# TASK TO COMPLETE:
In the entries below, which lines run from the one containing "main_body();" to the one containing "cad_parts[node].hide_render = cad_parts[node].hide_viewport"? Copy exactly those lines, ends included, and no others.

3D code data:

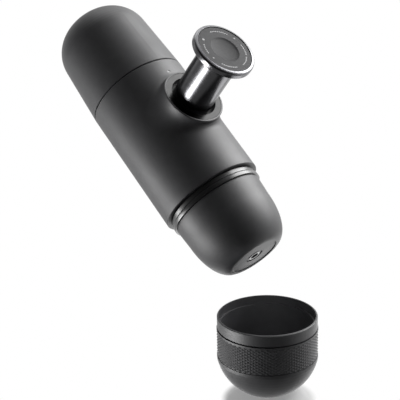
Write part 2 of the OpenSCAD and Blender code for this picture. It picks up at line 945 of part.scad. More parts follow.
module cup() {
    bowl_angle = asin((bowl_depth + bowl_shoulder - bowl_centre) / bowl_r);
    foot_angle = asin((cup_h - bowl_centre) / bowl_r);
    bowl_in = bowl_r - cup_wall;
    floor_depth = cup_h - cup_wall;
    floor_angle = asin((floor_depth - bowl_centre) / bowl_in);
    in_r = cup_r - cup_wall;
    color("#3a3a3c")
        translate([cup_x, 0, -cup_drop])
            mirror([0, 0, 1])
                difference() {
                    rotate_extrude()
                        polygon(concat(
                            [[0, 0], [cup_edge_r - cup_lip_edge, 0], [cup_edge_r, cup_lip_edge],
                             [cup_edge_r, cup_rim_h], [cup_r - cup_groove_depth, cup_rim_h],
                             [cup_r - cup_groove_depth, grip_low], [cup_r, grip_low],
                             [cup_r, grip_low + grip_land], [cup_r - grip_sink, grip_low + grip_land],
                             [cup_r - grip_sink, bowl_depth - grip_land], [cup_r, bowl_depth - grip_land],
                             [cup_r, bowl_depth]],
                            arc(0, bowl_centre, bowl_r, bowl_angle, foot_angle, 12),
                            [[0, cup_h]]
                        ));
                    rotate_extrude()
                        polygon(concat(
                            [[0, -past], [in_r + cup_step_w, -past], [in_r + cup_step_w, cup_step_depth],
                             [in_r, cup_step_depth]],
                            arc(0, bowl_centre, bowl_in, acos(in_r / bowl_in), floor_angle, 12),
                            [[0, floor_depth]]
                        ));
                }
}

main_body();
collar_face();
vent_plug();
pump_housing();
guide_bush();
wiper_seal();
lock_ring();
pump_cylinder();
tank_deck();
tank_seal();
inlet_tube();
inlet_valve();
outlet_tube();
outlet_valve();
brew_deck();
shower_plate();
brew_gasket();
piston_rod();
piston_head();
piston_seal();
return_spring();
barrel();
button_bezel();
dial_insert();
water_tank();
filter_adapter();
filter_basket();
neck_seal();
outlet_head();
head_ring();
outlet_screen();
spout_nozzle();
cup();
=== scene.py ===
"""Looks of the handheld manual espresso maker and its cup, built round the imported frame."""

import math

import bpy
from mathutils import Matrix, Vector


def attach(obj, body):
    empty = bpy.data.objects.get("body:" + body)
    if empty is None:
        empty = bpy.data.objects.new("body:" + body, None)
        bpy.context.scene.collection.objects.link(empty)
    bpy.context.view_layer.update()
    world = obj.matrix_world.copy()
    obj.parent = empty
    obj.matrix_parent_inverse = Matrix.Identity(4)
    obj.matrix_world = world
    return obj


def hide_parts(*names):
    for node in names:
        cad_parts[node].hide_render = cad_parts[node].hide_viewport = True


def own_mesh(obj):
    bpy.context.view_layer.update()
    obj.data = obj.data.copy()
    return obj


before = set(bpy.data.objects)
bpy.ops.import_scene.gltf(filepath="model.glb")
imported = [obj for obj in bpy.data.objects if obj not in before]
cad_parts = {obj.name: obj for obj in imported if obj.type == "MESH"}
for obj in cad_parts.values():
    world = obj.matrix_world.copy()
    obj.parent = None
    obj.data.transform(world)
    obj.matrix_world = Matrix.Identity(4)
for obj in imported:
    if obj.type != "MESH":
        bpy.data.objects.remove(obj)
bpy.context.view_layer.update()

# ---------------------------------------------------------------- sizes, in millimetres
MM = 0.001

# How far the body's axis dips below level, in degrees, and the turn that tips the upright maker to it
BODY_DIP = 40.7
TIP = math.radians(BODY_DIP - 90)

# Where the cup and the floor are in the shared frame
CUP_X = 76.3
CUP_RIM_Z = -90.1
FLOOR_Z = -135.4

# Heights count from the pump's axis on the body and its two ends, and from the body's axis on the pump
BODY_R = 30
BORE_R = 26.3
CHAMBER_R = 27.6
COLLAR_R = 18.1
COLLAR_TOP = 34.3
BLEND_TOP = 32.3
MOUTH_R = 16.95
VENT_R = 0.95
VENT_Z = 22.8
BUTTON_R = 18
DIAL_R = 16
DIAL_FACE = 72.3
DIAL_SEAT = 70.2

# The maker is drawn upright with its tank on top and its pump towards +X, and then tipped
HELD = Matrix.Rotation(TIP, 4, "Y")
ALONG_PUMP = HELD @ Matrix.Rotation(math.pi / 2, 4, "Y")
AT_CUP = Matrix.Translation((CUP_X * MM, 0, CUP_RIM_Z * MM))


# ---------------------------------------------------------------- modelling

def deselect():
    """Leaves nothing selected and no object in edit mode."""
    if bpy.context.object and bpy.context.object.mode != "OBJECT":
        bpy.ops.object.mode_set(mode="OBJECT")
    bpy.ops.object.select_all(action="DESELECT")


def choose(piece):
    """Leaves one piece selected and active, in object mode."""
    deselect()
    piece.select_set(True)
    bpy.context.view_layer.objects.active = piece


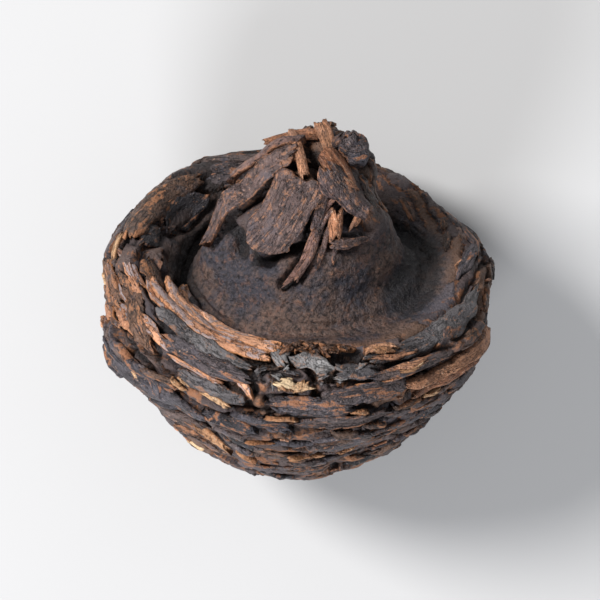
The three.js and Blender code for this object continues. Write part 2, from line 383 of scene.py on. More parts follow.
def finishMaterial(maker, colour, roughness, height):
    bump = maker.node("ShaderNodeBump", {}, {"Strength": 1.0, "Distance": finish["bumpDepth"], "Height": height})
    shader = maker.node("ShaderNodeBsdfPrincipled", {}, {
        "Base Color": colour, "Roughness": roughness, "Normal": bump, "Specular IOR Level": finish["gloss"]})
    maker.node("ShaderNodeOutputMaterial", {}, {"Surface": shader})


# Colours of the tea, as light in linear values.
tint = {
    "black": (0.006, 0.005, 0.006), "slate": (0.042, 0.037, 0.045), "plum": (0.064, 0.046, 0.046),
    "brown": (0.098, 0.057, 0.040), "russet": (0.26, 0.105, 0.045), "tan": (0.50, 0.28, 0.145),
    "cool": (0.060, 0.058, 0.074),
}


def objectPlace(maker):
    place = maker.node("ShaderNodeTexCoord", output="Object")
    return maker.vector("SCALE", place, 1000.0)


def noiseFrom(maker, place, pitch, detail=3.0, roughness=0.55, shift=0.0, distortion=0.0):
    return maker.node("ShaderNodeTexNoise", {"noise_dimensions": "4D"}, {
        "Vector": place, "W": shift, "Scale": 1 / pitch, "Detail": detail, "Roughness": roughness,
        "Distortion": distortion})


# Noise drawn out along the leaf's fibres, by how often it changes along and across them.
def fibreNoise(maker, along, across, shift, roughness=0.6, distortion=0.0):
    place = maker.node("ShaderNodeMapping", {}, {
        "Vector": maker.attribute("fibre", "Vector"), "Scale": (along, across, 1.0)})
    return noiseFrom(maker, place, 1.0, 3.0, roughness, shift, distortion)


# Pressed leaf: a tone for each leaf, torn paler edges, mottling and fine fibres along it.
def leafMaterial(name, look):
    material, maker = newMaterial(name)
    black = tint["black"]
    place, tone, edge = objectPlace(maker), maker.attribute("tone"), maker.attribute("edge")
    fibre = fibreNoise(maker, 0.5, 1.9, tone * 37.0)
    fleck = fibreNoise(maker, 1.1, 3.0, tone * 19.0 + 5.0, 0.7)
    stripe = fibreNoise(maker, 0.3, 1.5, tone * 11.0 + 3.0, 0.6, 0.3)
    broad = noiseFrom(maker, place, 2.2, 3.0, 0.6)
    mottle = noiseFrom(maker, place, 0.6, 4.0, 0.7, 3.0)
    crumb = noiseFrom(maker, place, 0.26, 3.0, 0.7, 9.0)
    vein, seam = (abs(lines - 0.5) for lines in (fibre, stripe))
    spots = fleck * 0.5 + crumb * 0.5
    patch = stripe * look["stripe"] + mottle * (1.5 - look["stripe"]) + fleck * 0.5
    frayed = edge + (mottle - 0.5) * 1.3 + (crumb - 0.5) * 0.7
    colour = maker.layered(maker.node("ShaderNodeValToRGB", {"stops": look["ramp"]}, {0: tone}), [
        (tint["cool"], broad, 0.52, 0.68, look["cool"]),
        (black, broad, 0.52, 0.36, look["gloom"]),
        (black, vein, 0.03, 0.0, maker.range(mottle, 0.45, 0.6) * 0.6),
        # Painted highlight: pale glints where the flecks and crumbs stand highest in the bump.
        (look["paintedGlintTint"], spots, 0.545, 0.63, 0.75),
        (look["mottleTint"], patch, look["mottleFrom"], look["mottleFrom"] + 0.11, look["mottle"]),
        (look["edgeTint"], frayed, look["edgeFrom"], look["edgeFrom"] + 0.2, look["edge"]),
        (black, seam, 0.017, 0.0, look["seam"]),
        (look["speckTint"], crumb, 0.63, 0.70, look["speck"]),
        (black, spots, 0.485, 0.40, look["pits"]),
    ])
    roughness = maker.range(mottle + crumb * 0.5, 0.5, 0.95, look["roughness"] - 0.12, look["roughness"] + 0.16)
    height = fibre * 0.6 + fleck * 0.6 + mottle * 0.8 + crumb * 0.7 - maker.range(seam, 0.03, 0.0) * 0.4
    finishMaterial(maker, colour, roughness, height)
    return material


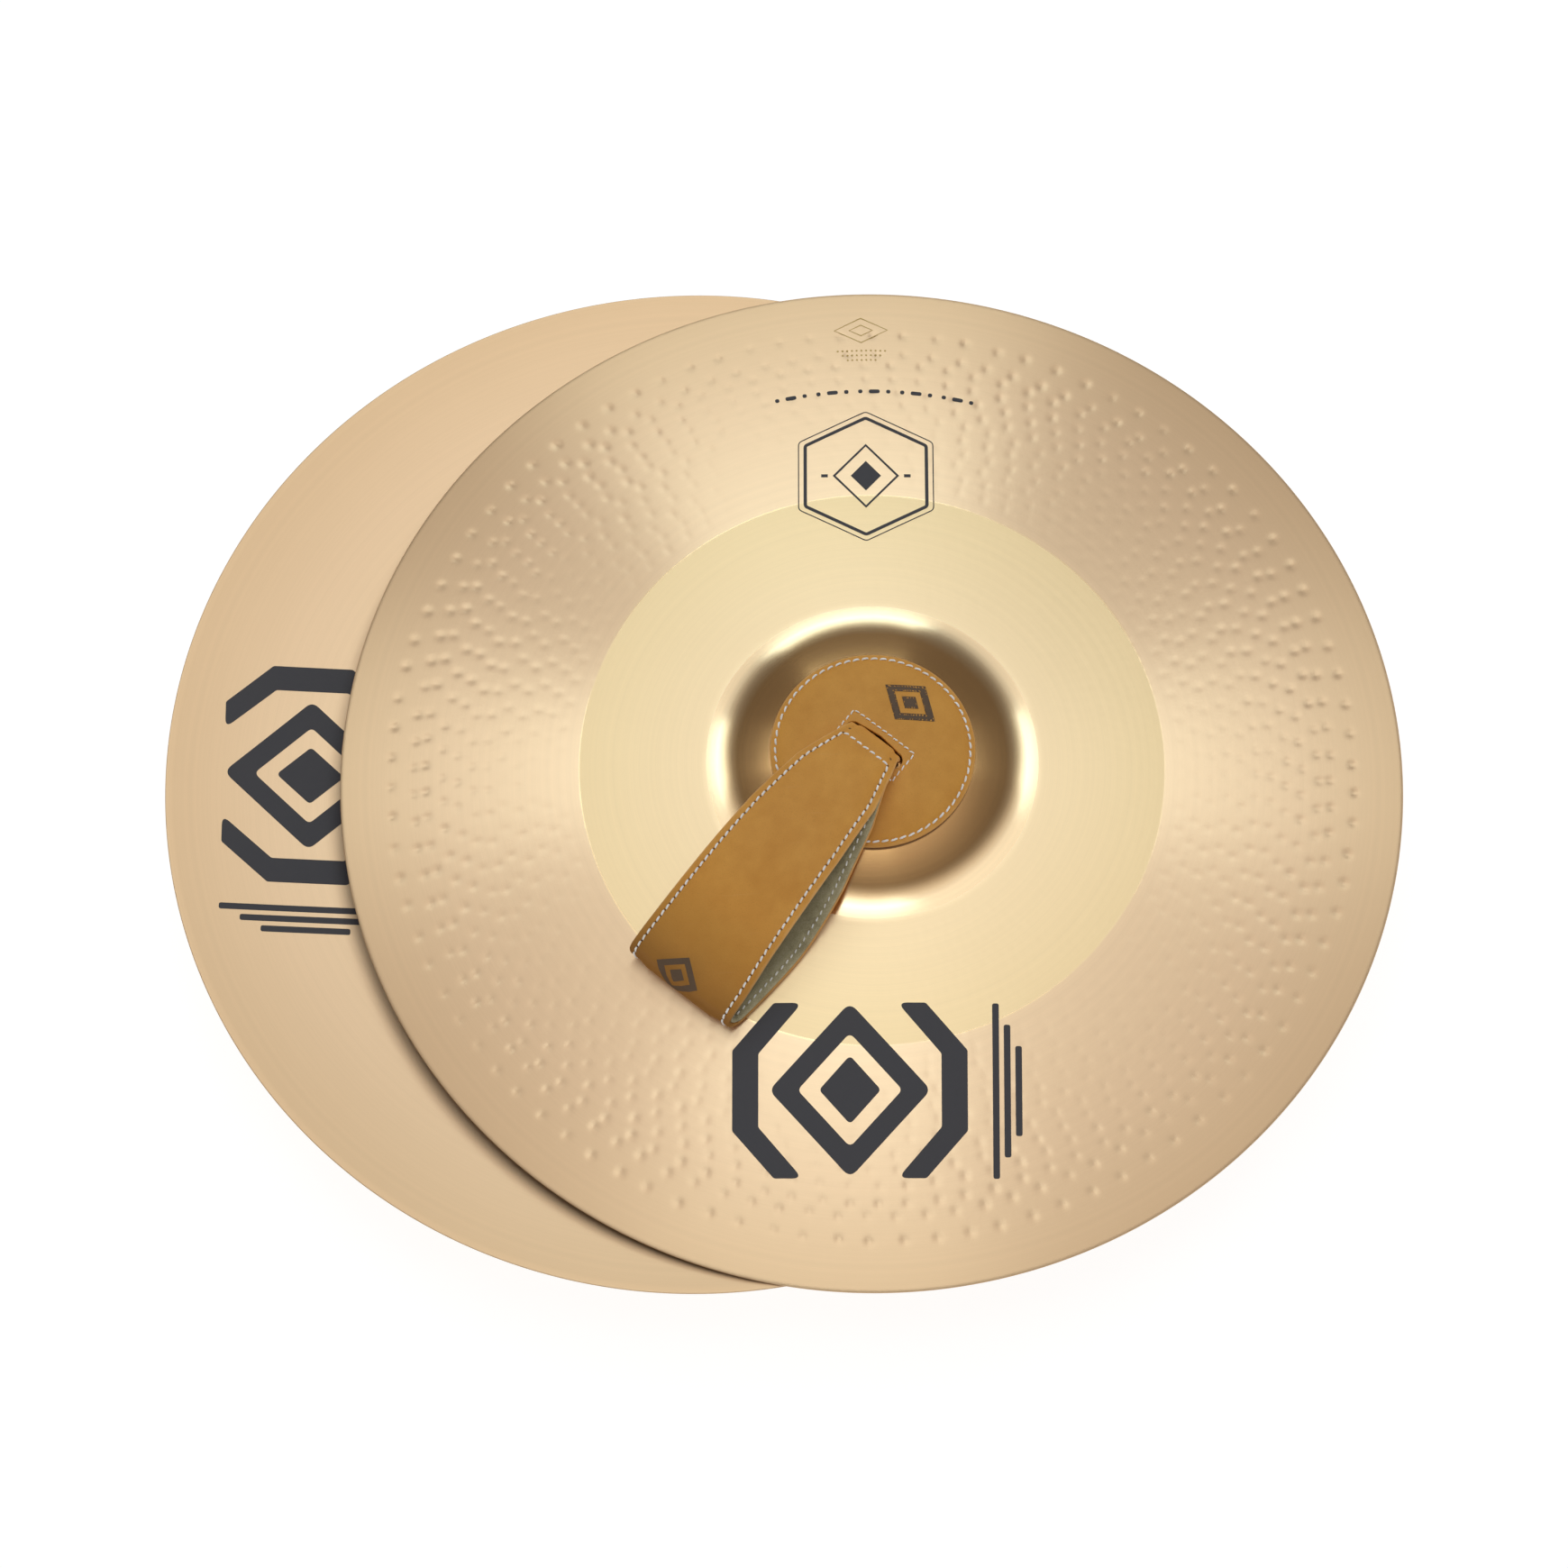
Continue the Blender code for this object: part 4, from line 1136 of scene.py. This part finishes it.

# EXERCISE RESULT:
main_body();
collar_face();
vent_plug();
pump_housing();
guide_bush();
wiper_seal();
lock_ring();
pump_cylinder();
tank_deck();
tank_seal();
inlet_tube();
inlet_valve();
outlet_tube();
outlet_valve();
brew_deck();
shower_plate();
brew_gasket();
piston_rod();
piston_head();
piston_seal();
return_spring();
barrel();
button_bezel();
dial_insert();
water_tank();
filter_adapter();
filter_basket();
neck_seal();
outlet_head();
head_ring();
outlet_screen();
spout_nozzle();
cup();
=== scene.py ===
"""Looks of the handheld manual espresso maker and its cup, built round the imported frame."""

import math

import bpy
from mathutils import Matrix, Vector


def attach(obj, body):
    empty = bpy.data.objects.get("body:" + body)
    if empty is None:
        empty = bpy.data.objects.new("body:" + body, None)
        bpy.context.scene.collection.objects.link(empty)
    bpy.context.view_layer.update()
    world = obj.matrix_world.copy()
    obj.parent = empty
    obj.matrix_parent_inverse = Matrix.Identity(4)
    obj.matrix_world = world
    return obj


def hide_parts(*names):
    for node in names:
        cad_parts[node].hide_render = cad_parts[node].hide_viewport = True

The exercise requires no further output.